# One Week Away - Tour de France!!!



## DFW_Zoysia (May 31, 2019)

Woo Hoo!!!

Ok, who else is going to be watching the TdF this year????


----------



## Redtwin (Feb 9, 2019)

Me! Do you have any favorites?

I'm thinking it's going to be the Slovenian show between Primož and Tadej. Wout van Aert looked really strong in the Dauphine but I think he is nursing an injury so not sure he will even ride. He's on the roster so we shall see. The past 5 or 6 years I have typically just rooted for a sprinter and really haven't cared who won GC. I like seeing Peter Segan win and I LOVE seeing Mark Cavendish lose.
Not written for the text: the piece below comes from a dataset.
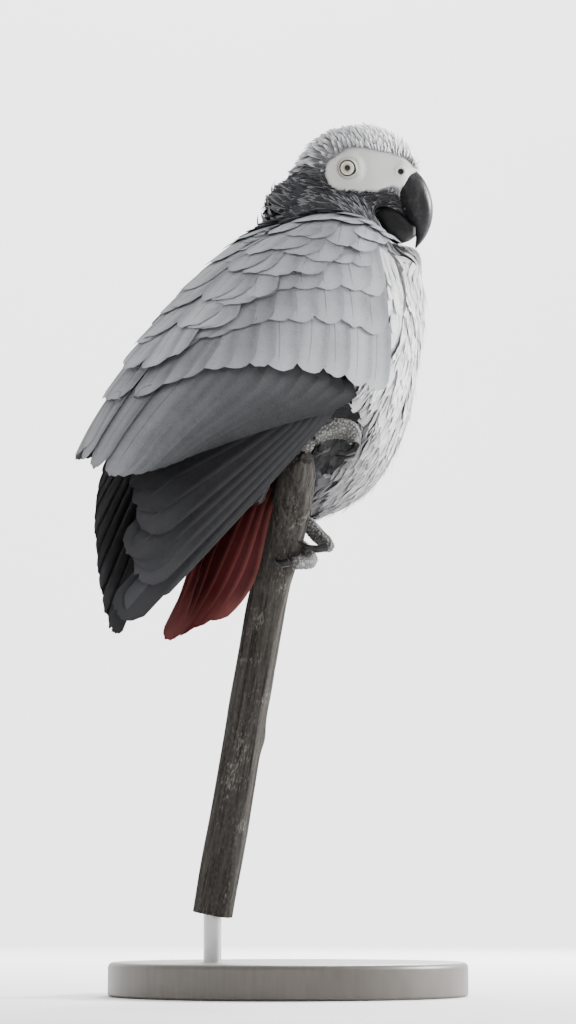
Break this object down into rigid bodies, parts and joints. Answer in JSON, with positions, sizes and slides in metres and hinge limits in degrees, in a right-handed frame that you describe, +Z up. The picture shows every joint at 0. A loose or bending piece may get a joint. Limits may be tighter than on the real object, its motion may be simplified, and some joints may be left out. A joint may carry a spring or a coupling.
{
  "type": "grey parrot model",
  "caption": "Life-size museum-type model of a grey parrot with a foot drawn up, looking to its right from an upright cut stick held over a flat round base by a short rod.",
  "frame": {"origin": "centre of the display base's underside", "axes": "+Z up; +X the way the bird's body faces; +Y to the bird's left"},
  "size_m": [0.2033, 0.16, 0.4027],
  "materials": {
    "body_feather": "matte contour feathers, pale edges",
    "wing_feather": "matte grey vanes",
    "dark_feather": "matte blackish vanes",
    "tail_feather": "matte deep dark red vanes",
    "horn": "black horn, satin",
    "scaly_skin": "grey scaly skin",
    "eye": "pale straw iris, small pupil, clear cornea",
    "wood": "weathered, cracked stick",
    "board": "dark satin lacquer",
    "rod": "brushed"
  },
  "bodies": {
    "root": {"bill_lower": "horn", "bill_upper": "horn", "claw_left_back_inner": "horn", "claw_left_back_outer": "horn", "claw_left_front_inner": "horn", "claw_left_front_outer": "horn", "claw_right_back_inner": "horn", "claw_right_back_outer": "horn", "claw_right_front_inner": "horn", "claw_right_front_outer": "horn", "eye_left": "eye", "eye_right": "eye", "head": "body_feather", "leg_left": "scaly_skin", "leg_right": "scaly_skin", "neck": "body_feather", "perch": "wood", "stand_base": "board", "stand_rod": "rod", "tail": "tail_feather", "toe_left_back_inner": "scaly_skin", "toe_left_back_outer": "scaly_skin", "toe_left_front_inner": "scaly_skin", "toe_left_front_outer": "scaly_skin", "toe_right_back_inner": "scaly_skin", "toe_right_back_outer": "scaly_skin", "toe_right_front_inner": "scaly_skin", "toe_right_front_outer": "scaly_skin", "trunk": "body_feather", "wing_left_coverts": "wing_feather", "wing_left_primaries": "dark_feather", "wing_left_secondaries": "wing_feather", "wing_right_coverts": "wing_feather", "wing_right_primaries": "dark_feather", "wing_right_secondaries": "wing_feather"}
  },
  "joints": []
}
I miss the days of Cipollini and Zabel. As far as US riders to root for, I'd like to see Sepp Kuss do well and Quinn Simmons looked good early in the year.


----------



## DFW_Zoysia (May 31, 2019)

Redtwin said:


> Me! Do you have any favorites?
> 
> I'm thinking it's going to be the Slovenian show between Primož and Tadej. Wout van Aert looked really strong in the Dauphine but I think he is nursing an injury so not sure he will even ride. He's on the roster so we shall see. The past 5 or 6 years I have typically just rooted for a sprinter and really haven't cared who won GC. I like seeing Peter Segan win and I LOVE seeing Mark Cavendish lose. I miss the days of Cipollini and Zabel. As far as US riders to root for, I'd like to see Sepp Kuss do well and Quinn Simmons looked good early in the year.


I'd love to see the Slovenian's take it.

Cavendish is a baby and his whiney voice is irritating. LOL

I keep hoping for US riders, and they keep tanking.

I like it when the battle is till the end and we have new winners instead of teams dominate like we did for the longest time with Team Sky.


----------



## WillyT (Jun 26, 2019)

Hope it will be exciting and not a boring run away like years past!


----------



## Redtwin (Feb 9, 2019)

We almost got an American in the yellow jersey! I kind of like the Roubaix-style stage with all the pave. It really adds another element of skill required to win the GC. I was half right on my prediction of it being a Slovenian dominating. Primoz has had a rough go at it this year though.


----------



## DFW_Zoysia (May 31, 2019)

I was laughing at the environmentalist nut jobs who chained themselves across the street to protest.....a BIKE race and being anti-environment. The police stepped in, left them chained, and dragged them and left them in a ditch. You don't see that at a NASCAR race! LOL


----------



## Redtwin (Feb 9, 2019)

@DFW_Zoysia A bicycle race... really? I had a good laugh at that one as well. I guess they could protest the convoy following the riders but it just goes to show how clueless some activist are.


----------